Stated goal — Tally the lines in the listing below that include "before". Answer with the count and nothing more.

Data in this exercise —
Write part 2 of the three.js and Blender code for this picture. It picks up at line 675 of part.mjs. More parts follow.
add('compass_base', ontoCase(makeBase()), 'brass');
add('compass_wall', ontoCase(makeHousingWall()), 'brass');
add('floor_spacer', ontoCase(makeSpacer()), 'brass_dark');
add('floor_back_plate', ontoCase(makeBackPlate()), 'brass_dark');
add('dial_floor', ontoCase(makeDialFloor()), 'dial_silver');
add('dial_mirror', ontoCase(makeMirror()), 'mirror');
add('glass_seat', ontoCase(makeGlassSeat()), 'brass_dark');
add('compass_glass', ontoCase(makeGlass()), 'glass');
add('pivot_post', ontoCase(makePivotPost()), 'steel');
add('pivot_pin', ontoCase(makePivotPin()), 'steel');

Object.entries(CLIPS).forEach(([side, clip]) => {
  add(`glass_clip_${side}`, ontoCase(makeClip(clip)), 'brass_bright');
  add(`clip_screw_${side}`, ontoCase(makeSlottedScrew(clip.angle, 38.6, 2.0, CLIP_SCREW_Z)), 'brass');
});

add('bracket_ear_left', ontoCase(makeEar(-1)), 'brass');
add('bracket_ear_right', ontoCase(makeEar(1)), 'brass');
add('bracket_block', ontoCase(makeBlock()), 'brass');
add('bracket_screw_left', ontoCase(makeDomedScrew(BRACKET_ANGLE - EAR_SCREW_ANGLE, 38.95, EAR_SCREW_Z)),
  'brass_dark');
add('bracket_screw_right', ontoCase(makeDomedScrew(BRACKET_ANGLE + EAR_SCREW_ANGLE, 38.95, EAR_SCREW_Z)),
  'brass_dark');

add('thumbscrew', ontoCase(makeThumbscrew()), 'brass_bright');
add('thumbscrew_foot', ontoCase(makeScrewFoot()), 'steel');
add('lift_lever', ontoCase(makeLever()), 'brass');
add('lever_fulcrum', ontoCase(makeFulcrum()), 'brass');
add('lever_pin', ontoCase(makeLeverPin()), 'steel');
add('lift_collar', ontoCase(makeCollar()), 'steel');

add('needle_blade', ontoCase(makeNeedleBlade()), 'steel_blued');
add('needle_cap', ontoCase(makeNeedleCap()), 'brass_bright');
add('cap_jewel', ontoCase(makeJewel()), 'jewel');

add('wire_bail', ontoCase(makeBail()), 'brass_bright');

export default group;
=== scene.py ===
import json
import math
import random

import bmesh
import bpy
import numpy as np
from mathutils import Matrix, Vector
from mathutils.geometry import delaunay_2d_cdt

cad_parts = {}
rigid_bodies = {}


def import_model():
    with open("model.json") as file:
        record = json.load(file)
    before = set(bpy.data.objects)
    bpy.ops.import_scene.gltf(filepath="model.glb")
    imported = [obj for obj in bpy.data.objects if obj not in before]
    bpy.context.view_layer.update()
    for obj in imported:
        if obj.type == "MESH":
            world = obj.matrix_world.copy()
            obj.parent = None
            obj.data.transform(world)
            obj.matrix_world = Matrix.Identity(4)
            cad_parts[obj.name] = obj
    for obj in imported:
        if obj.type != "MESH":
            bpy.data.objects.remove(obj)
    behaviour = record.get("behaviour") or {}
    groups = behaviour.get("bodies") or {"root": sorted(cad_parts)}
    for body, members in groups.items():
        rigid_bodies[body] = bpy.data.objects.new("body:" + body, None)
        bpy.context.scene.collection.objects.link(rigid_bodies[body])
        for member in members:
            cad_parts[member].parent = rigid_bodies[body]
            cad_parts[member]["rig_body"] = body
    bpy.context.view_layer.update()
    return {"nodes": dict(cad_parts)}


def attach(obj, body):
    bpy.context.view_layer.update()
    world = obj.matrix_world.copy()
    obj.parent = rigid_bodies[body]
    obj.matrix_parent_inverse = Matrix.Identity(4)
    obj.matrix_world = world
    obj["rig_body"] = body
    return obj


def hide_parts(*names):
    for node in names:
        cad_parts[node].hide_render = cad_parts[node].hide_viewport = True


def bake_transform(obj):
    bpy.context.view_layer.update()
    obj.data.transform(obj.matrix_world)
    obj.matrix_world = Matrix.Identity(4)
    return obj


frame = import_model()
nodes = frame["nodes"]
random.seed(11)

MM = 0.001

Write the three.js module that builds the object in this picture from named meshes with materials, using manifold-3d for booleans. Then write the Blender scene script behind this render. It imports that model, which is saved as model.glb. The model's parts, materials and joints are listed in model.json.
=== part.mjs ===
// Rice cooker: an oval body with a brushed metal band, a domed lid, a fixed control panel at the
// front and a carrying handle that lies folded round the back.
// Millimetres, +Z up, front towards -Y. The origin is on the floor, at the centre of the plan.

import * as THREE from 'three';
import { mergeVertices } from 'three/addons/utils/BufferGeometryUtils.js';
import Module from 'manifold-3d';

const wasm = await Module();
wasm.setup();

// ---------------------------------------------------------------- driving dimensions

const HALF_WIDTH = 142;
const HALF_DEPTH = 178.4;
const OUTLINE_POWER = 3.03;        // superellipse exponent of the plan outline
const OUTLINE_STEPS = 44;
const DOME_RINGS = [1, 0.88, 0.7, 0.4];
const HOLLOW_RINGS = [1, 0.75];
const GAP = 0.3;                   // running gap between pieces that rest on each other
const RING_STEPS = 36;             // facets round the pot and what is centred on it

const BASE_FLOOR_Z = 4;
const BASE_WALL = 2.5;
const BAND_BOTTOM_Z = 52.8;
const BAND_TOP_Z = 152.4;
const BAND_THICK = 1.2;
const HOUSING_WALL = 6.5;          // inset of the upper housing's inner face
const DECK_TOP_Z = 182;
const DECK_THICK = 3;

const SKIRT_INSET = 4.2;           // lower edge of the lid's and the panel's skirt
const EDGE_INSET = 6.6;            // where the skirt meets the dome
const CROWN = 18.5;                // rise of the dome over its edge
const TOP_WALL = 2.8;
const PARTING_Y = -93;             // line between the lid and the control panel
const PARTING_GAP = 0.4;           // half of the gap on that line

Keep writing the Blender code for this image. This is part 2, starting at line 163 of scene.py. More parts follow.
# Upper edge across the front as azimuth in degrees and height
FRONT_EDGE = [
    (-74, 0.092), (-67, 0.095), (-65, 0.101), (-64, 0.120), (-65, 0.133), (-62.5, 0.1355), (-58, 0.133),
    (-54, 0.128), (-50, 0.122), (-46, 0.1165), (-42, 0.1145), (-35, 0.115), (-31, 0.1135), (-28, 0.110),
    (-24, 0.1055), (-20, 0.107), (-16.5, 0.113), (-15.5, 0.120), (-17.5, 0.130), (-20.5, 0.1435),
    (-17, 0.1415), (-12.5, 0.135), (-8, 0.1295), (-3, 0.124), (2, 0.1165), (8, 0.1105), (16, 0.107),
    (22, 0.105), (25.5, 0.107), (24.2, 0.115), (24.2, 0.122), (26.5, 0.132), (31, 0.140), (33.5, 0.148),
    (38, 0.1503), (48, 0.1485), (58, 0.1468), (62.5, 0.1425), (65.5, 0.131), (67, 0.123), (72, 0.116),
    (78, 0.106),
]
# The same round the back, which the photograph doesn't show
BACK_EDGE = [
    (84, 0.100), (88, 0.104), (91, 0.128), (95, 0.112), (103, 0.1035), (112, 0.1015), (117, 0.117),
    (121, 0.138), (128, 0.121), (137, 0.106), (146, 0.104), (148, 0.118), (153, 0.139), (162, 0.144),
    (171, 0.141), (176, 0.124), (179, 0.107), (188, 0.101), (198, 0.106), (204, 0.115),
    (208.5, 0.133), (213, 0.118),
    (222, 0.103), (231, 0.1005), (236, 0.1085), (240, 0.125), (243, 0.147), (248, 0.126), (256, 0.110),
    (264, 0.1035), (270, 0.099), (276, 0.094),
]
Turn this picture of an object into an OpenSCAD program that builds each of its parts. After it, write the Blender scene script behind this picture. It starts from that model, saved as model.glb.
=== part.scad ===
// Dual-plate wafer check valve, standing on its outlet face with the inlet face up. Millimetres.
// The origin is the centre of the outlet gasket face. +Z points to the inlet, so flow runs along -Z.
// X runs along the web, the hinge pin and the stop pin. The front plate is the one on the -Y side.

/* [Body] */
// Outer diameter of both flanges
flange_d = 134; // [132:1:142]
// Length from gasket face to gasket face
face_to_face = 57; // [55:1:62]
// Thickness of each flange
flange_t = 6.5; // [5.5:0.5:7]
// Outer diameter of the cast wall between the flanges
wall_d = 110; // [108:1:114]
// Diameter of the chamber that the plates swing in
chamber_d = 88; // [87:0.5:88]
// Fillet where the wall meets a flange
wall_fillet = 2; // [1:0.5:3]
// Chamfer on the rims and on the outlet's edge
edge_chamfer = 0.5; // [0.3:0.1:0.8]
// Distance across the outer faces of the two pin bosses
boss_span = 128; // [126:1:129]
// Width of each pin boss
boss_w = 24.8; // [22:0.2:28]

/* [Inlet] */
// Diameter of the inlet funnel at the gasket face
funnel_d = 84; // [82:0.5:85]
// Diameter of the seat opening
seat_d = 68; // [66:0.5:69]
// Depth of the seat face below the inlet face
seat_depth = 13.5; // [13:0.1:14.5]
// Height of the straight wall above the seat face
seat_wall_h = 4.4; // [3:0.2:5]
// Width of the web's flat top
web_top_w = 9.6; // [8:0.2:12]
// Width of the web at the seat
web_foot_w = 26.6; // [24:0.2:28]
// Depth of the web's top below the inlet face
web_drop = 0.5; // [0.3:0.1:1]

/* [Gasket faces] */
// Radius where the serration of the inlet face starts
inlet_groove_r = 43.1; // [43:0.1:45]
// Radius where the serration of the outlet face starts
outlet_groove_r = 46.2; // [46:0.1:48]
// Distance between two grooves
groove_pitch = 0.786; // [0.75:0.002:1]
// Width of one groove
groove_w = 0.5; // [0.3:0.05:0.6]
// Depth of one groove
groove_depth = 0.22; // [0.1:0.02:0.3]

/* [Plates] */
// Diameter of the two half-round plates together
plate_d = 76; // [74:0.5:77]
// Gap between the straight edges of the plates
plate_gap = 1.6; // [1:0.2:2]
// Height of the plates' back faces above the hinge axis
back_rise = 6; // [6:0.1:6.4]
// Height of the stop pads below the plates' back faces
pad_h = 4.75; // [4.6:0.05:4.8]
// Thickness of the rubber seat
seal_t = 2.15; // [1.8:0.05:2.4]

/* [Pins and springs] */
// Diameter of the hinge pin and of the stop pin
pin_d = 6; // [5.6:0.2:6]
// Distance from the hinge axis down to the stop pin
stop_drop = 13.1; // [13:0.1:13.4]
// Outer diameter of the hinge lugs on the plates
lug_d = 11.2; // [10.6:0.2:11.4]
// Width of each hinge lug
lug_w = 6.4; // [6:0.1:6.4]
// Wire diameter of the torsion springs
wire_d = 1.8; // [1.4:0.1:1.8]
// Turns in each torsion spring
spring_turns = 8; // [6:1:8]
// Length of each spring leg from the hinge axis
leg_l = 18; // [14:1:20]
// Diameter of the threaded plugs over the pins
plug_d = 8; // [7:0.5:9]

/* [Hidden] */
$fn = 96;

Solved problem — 2